_WHAT YOU SHOULD DO_.
In full and without alteration, give the listing again.
— start of DATA SECTION —
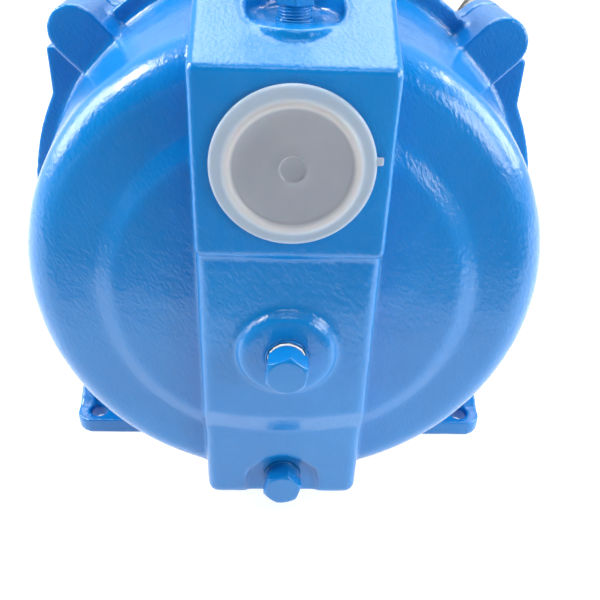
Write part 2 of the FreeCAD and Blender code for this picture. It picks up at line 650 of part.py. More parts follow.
def motor_bracket():
    """The plate that closes the casing, with an open lantern behind it that carries the motor."""
    plate_front = "mate_y + gasket"
    lantern = turned([
        (plate_front, "recess_rad"), (plate_front, "flange_rad"), ("bracket_back", "flange_rad"),
        ("bracket_back", "lantern_rad"), ("lantern_end", "lantern_rad"), ("lantern_end", "bracket_rad"),
        ("bracket_end", "bracket_rad"), ("bracket_end", "lantern_rad - 6"),
        ("bracket_back + 1", "lantern_rad - 6"), ("bracket_back + 1", "hub_rad"), ("hub_back", "hub_rad"),
        ("hub_back", "shaft_hole"), ("seat_back", "shaft_hole"), ("seat_back", "seat_rad"),
        ("seat_y", "seat_rad"), ("seat_y", "recess_rad"),
    ])
    deep = "bracket_back - mate_y - gasket"
    high = "2 * shoulder_z"
    shoulders = cut(block("2 * shoulder_x", deep, high, x="-shoulder_x", y=plate_front, z="-shoulder_z"),
                    rod("flange_rad - 20", "20", y="mate_y"))
    arms = []
    for first in (45, 135):
        bar = block("2 * ear_pitch", deep, "2 * ear_half")
        direction = Rotation(Vector(0, 1, 0), -first)
        half = f"ear_pitch * cos({first}) - ear_half * sin({first})"
        lift = f"ear_pitch * sin({first}) + ear_half * cos({first})"
        arms.append(put(bar, x=f"-({half})", y=plate_front, z=f"-({lift})", along=direction))
    spokes = cut(join(*arms), rod("flange_rad - 20", "20", y="mate_y"))
    tips = pin_circle("ear_pitch", EAR_ANGLES, "ear_half", deep, plate_front)
    holes = pin_circle("ear_pitch", EAR_ANGLES, "5.3", "20", "mate_y")
    holes += pin_circle("bracket_pitch", EAR_ANGLES, "4.3", "14", "lantern_end - 2")
    holes += pin_circle("diffuser_screw_pitch", SCREW_ANGLES, "2.15", "8", plate_front + " - 1")
    side_window = block("200", "24", "62", x="-100", y="bracket_back + 7", z="-31")
    drip_window = block("44", "24", "60", x="-22", y="bracket_back + 7", z="-95")
    name_part(cut(join(lantern, shoulders, spokes, *tips), side_window, drip_window, *holes), "motor_bracket")
    gasket = ring("mouth_rad + 2.5", "flange_rad - 1", "mate_y + 0.02", "mate_y + gasket - 0.02")
    name_part(gasket, "casing_gasket")

    def round_set(label, pitch, make):
        name_part(group(spread(lambda c, s: make(f"{pitch} * {c}", f"{pitch} * {s}"), EAR_ANGLES)), label)
    round_set("casing_bolts", "ear_pitch",
              lambda x, z: bolt("17", "6.4", "4.2", "30", x, "bracket_back + 2.05", z))
    round_set("casing_bolt_washers", "ear_pitch",
              lambda x, z: cut(rod("9.5", "2", x=x, y="bracket_back + 0.02", z=z),
                               rod("5.2", "4", x=x, y="bracket_back - 1", z=z)))

    def front_bolt(x, z):
        head = hex_head("13", "5.5", x=x, y="lantern_end - 7.15", z=z, along="Y")
        return join(head, rod("3.5", "17", x=x, y="lantern_end - 1.7", z=z))
    round_set("bracket_bolts", "bracket_pitch", front_bolt)
    round_set("bracket_bolt_washers", "bracket_pitch",
              lambda x, z: cut(rod("6.8", "1.6", x=x, y="lantern_end - 1.62", z=z),
                               rod("4.2", "4", x=x, y="lantern_end - 3", z=z)))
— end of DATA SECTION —
_WRITTEN ANSWER_.
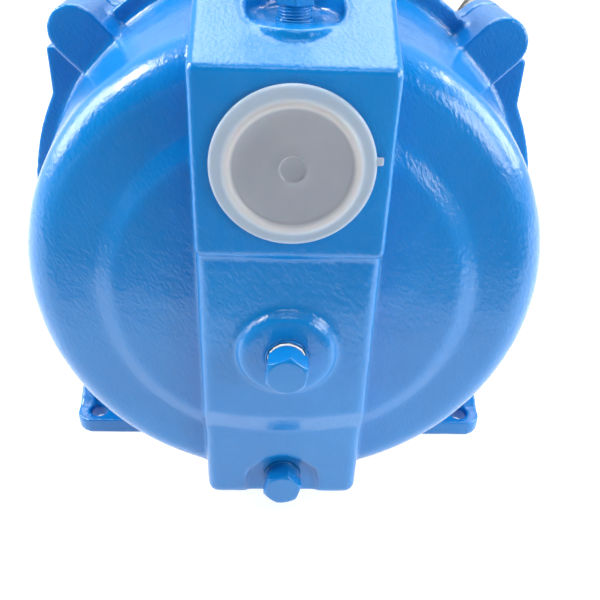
Write part 2 of the FreeCAD and Blender code for this picture. It picks up at line 650 of part.py. More parts follow.
def motor_bracket():
    """The plate that closes the casing, with an open lantern behind it that carries the motor."""
    plate_front = "mate_y + gasket"
    lantern = turned([
        (plate_front, "recess_rad"), (plate_front, "flange_rad"), ("bracket_back", "flange_rad"),
        ("bracket_back", "lantern_rad"), ("lantern_end", "lantern_rad"), ("lantern_end", "bracket_rad"),
        ("bracket_end", "bracket_rad"), ("bracket_end", "lantern_rad - 6"),
        ("bracket_back + 1", "lantern_rad - 6"), ("bracket_back + 1", "hub_rad"), ("hub_back", "hub_rad"),
        ("hub_back", "shaft_hole"), ("seat_back", "shaft_hole"), ("seat_back", "seat_rad"),
        ("seat_y", "seat_rad"), ("seat_y", "recess_rad"),
    ])
    deep = "bracket_back - mate_y - gasket"
    high = "2 * shoulder_z"
    shoulders = cut(block("2 * shoulder_x", deep, high, x="-shoulder_x", y=plate_front, z="-shoulder_z"),
                    rod("flange_rad - 20", "20", y="mate_y"))
    arms = []
    for first in (45, 135):
        bar = block("2 * ear_pitch", deep, "2 * ear_half")
        direction = Rotation(Vector(0, 1, 0), -first)
        half = f"ear_pitch * cos({first}) - ear_half * sin({first})"
        lift = f"ear_pitch * sin({first}) + ear_half * cos({first})"
        arms.append(put(bar, x=f"-({half})", y=plate_front, z=f"-({lift})", along=direction))
    spokes = cut(join(*arms), rod("flange_rad - 20", "20", y="mate_y"))
    tips = pin_circle("ear_pitch", EAR_ANGLES, "ear_half", deep, plate_front)
    holes = pin_circle("ear_pitch", EAR_ANGLES, "5.3", "20", "mate_y")
    holes += pin_circle("bracket_pitch", EAR_ANGLES, "4.3", "14", "lantern_end - 2")
    holes += pin_circle("diffuser_screw_pitch", SCREW_ANGLES, "2.15", "8", plate_front + " - 1")
    side_window = block("200", "24", "62", x="-100", y="bracket_back + 7", z="-31")
    drip_window = block("44", "24", "60", x="-22", y="bracket_back + 7", z="-95")
    name_part(cut(join(lantern, shoulders, spokes, *tips), side_window, drip_window, *holes), "motor_bracket")
    gasket = ring("mouth_rad + 2.5", "flange_rad - 1", "mate_y + 0.02", "mate_y + gasket - 0.02")
    name_part(gasket, "casing_gasket")

    def round_set(label, pitch, make):
        name_part(group(spread(lambda c, s: make(f"{pitch} * {c}", f"{pitch} * {s}"), EAR_ANGLES)), label)
    round_set("casing_bolts", "ear_pitch",
              lambda x, z: bolt("17", "6.4", "4.2", "30", x, "bracket_back + 2.05", z))
    round_set("casing_bolt_washers", "ear_pitch",
              lambda x, z: cut(rod("9.5", "2", x=x, y="bracket_back + 0.02", z=z),
                               rod("5.2", "4", x=x, y="bracket_back - 1", z=z)))

    def front_bolt(x, z):
        head = hex_head("13", "5.5", x=x, y="lantern_end - 7.15", z=z, along="Y")
        return join(head, rod("3.5", "17", x=x, y="lantern_end - 1.7", z=z))
    round_set("bracket_bolts", "bracket_pitch", front_bolt)
    round_set("bracket_bolt_washers", "bracket_pitch",
              lambda x, z: cut(rod("6.8", "1.6", x=x, y="lantern_end - 1.62", z=z),
                               rod("4.2", "4", x=x, y="lantern_end - 3", z=z)))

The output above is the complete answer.